Far less promising are The Fourth Kind and A Christmas Carol. The Fourth Kind looks to be a bottom-of-the-barrel fact-based affair of the usual proctologists-from-outer-space alien-abduction school. It also looks as though it uses its faux-documentary approach as an excuse for a dreary-looking movie in the name of “realism.” Perhaps it will prove my suspicions unfounded, but I harbor grave doubts.
It’s probably telling that the posters for A Christmas Carol tout neither the name of the filmmaker, Robert Zemeckis, nor that of the author of the source book, Charles Dickens. Instead, it offers us the brand name Walt Disney. Perhaps they heard the possibly apocryphal story about the original credits for the 1935 film of Dickens’ David Copperfield having inadvertently omitted all reference to Dickens—a situation that sent MGM execs into a panic till they realized that Dickens was dead and in no position to sue them for the oversight. (The credits were amended before general release, in any case.) Regardless, it’s obvious from the film’s trailers that this is very Disneyfied—not to mention highly Zemeckised and awash in more Jim Carrey than the average mind would care to contemplate (he’s credited with eight voice parts). Dickens’ tale has survived much—even Mr. Magoo—but whether it can survive an effects-driven 3-D extravaganza remains to be seen.
Not much exciting here, with the mainstream offerings consisting of The Taking of Pelham 123, G.I. Joe:The Rise of Cobra, Aliens in the Attic and I Love You, Beth Cooper, though I’m sure there’s an audience for at least 50 percent of these titles.
The cult-and-classics area is a little more interesting, though the question remains as to whether the special 50th anniversary edition of Alfred Hitchcock’s North by Northwest is much more than another way to make film fans buy another copy of a movie they probably already own. (Yes, I know it’s Blu-ray and that may be justification enough.) Of somewhat greater interest to me is the six-film set of Claudette Colbert movies that’s just out. I’m not sure why anyone would want to watch Maid of Salem (1937) with Colbert and Fred MacMurray somewhat preposterously cast as 17th century folks caught in the infamous witch trials, but it’s nice to see Ernst Lubitsch’s often overlooked Bluebeard’s Eighth Wife (1938) getting a DVD incarnation. Almost equally pleasant is the release of the all-but-forgotten Mitchell Leisen comedy No Time for Love (1943). The inclusion of Three-Cornered Moon (1933) and I Met Him in Paris (1937) has the personal bonus for me of being films I’ve never seen. (Yes, such things still exist).
Notable TV screenings
Murder at the Gallop Sunday, Nov. 8, 6:30 a.m., TCM
No, Margaret Rutherford isn’t the ideal embodiment of Agatha Christie’s sleuth Miss Marple. In fact, Dame Agatha positively loathed her in the role, had no use for the four films where she played the character, and was delighted when the final film, Murder Ahoy (1964), didn’t even bother using one of her books for source material. All that to one side, the films themselves are enjoyable comedic mysteries, and Rutherford is such an irresistible old scene stealer that you probably won’t mind the lack of faithfulness to Christie’s books. The second film in the series, Murder at the Gallop (1963), is generally considered to be the best, though I’ll admit a slight preference for Murder Most Foul (1964)—if only for Ron Moody’s performance as a desperate theatrical impresario and Rutherford’s recitation of “Dangerous Dan McGrew.” Nonetheless, Gallop is an engaging little mystery and benefits from the presence of Robert Morley (as all films with Morley do).

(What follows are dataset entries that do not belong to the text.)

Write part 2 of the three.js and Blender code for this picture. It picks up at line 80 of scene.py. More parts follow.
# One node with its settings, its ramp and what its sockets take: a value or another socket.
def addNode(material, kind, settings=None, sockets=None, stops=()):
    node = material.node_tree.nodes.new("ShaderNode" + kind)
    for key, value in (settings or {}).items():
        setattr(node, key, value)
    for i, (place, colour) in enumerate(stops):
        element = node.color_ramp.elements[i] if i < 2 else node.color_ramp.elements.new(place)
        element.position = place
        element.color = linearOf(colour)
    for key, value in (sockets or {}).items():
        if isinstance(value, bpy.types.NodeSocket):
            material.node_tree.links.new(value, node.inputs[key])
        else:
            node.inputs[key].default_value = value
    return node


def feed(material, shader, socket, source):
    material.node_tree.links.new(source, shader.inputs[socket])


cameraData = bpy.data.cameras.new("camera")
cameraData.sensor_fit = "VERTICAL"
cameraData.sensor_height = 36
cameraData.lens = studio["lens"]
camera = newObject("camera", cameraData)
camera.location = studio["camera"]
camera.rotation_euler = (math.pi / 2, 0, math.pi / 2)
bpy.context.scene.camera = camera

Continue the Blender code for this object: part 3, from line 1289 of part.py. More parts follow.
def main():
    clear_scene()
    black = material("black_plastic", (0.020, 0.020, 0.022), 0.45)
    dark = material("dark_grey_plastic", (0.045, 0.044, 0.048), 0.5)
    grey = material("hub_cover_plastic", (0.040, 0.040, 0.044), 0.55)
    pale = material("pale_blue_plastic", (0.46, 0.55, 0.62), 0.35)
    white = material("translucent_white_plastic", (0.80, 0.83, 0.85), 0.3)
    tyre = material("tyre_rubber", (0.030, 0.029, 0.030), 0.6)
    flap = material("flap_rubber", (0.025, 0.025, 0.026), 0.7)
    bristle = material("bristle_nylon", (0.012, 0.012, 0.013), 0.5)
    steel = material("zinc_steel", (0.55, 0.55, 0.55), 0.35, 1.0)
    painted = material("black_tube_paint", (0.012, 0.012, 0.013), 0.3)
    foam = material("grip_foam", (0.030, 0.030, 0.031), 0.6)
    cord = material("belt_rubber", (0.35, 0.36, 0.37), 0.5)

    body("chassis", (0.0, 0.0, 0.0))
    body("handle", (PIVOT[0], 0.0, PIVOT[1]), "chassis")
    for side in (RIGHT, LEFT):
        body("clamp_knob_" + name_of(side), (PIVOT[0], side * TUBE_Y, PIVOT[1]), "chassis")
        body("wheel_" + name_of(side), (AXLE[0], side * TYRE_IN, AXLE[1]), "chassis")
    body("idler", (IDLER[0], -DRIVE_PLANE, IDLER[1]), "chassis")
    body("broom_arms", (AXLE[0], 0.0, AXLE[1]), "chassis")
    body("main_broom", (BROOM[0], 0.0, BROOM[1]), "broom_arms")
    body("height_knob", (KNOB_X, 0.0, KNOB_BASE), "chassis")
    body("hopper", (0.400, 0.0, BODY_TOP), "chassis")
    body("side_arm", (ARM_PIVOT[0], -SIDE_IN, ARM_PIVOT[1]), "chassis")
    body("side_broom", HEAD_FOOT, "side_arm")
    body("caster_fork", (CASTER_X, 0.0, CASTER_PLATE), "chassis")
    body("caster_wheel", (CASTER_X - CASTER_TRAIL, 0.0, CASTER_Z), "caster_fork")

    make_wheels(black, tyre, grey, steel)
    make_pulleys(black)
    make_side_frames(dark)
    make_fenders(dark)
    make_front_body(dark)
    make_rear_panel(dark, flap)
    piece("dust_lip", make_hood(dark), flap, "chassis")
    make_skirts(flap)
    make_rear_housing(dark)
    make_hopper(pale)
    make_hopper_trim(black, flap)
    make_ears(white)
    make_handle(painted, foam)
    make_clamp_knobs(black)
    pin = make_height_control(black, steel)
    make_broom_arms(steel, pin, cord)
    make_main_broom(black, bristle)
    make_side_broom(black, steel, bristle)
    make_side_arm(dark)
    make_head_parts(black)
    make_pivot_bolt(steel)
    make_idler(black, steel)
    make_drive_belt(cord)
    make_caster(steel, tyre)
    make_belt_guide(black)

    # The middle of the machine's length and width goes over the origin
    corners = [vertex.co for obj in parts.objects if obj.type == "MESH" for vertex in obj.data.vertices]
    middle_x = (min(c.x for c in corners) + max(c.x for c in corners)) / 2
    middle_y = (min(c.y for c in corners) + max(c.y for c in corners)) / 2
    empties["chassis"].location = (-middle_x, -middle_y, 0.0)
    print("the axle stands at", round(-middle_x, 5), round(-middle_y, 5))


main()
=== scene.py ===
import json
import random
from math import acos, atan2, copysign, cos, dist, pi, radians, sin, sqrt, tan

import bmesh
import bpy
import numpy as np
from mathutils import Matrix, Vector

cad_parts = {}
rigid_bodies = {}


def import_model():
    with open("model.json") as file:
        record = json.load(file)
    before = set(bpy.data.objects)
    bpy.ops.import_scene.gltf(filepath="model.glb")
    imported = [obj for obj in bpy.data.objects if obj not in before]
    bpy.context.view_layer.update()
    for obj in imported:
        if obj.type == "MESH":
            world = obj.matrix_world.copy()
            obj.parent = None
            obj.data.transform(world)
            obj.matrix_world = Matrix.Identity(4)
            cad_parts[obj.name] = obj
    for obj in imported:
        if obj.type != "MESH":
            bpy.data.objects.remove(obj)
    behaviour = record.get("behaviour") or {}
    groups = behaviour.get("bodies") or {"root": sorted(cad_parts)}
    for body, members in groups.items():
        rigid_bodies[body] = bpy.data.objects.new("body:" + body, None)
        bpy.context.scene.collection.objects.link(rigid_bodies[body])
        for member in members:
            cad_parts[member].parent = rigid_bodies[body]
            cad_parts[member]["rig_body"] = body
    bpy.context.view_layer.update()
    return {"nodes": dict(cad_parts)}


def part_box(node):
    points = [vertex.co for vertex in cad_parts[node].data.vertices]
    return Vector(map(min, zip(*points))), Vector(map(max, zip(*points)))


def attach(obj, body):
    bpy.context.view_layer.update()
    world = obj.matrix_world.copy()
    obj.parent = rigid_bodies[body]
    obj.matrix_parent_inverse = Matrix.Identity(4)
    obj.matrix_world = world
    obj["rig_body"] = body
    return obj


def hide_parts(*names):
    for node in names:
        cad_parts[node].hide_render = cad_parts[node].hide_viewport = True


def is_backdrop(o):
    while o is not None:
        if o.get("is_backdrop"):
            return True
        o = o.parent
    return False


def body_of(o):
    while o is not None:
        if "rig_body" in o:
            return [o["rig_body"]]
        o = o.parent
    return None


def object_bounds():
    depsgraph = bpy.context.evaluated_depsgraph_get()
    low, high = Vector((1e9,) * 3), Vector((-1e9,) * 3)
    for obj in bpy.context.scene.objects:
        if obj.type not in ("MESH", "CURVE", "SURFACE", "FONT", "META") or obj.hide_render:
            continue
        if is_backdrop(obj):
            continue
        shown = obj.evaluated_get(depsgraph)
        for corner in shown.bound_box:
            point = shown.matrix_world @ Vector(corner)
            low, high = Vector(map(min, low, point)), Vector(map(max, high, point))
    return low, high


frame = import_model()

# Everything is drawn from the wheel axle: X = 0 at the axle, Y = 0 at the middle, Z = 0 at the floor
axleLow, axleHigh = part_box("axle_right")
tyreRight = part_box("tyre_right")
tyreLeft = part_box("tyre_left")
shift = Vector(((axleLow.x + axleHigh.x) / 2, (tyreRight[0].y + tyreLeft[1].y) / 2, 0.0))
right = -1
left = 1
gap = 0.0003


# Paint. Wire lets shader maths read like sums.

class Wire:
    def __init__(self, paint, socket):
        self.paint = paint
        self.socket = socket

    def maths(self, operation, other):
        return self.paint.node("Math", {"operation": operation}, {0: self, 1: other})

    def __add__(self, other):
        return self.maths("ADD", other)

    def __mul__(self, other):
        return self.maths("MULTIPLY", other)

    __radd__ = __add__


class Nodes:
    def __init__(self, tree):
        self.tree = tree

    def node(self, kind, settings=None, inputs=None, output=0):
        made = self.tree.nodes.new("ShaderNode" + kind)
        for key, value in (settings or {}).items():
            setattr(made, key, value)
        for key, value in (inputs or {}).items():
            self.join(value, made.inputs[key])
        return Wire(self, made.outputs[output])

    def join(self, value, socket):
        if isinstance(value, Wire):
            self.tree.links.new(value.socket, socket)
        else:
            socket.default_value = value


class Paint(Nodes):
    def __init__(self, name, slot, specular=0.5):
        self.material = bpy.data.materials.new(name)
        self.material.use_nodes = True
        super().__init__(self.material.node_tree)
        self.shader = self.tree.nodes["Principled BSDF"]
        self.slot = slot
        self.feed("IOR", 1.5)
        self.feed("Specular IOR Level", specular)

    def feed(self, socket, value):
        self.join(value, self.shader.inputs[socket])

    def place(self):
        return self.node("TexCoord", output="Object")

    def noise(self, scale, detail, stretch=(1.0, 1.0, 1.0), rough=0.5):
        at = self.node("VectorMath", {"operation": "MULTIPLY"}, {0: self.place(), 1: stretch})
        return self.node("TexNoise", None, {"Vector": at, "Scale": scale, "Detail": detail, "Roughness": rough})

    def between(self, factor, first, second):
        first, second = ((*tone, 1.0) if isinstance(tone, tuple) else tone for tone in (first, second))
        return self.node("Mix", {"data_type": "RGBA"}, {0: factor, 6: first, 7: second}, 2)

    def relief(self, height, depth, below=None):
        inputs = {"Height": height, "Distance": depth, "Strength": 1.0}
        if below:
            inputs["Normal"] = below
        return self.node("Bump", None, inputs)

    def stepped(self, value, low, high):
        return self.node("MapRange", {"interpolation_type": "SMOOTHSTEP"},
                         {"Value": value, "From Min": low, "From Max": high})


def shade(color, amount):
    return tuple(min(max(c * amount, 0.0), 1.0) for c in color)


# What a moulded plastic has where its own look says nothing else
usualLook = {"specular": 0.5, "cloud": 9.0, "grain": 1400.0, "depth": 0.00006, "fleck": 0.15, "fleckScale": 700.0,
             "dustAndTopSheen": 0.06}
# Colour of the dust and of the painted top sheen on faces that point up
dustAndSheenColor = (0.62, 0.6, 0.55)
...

Min and Bill Monday, Nov. 9, 3 p.m., TCM
Had George Hill not died in 1934 (an apparent suicide) chances are he would have gone on to prove himself as one of the very few filmmakers capable of retaining his identity and a personal filmmaking style at the MGM factory. Certainly, the handful of early talkies he made for the studio—The Big House (1930), Min and Bill (1930) and The Secret Six (1931)—suggest that. His films were considerably less stodgy than the studio’s average fair and were marked by their fluid camerawork. The slightest of the three is Min and Bill, a sentimental (and how!) comedy/drama with a tragic ending built around the talents of Marie Dressler and Wallace Beery. Dressler is—as always—a delight as Min, while Beery is held in check by Hill and not allowed much in the way of his usual lovable roughneck antics. The film is held in place mostly by Dressler’s performance in a role that allows her to go from comedy to drama without batting an eye. Her early scenes where she battles with Beery and hits him with lines like, “Yeah, I trust you. You’re too dumb to be anything but honest,” are priceless bits of comedy, but they don’t prepare you for the dramatic parts, which are among the most effective of Dressler’s career. Hill keeps it all in check and keeps it moving at a good pace, while getting the most out of the story’s seedy waterfront setting.
Our Man in Havana Monday, Nov. 9, 10:30 p.m., TCM
Carol Reed’s 1960 political comedy Our Man in Havana is a film that has never quite gotten the attention it deserves. That’s hard to understand, because this deliciously sly film is marvelously entertaining. Alec Guinness plays a hard-up vacuum-cleaner salesman who accepts an offer from secret-service operative Noel Coward to do a bit of spying for the British government. The plot mostly revolves around Guinness’ discovery that he can make up anything—even agents—and send them and a bill to London and get paid for it. The problem comes when real life intrudes and his bogus reports start being taken seriously by the pre-revolution Cuban government. (Much of the plot is strikingly similar to that of John Boorman’s 2001 film The Tailor of Panama, which would make a great second feature to this.) The film benefits from actually being shot in Havana and a splendid supporting cast that not only includes Coward, but Maureen O’Hara, Ernic Kovacs, Burl Ives (unbelievably good) and Ralph Richardson.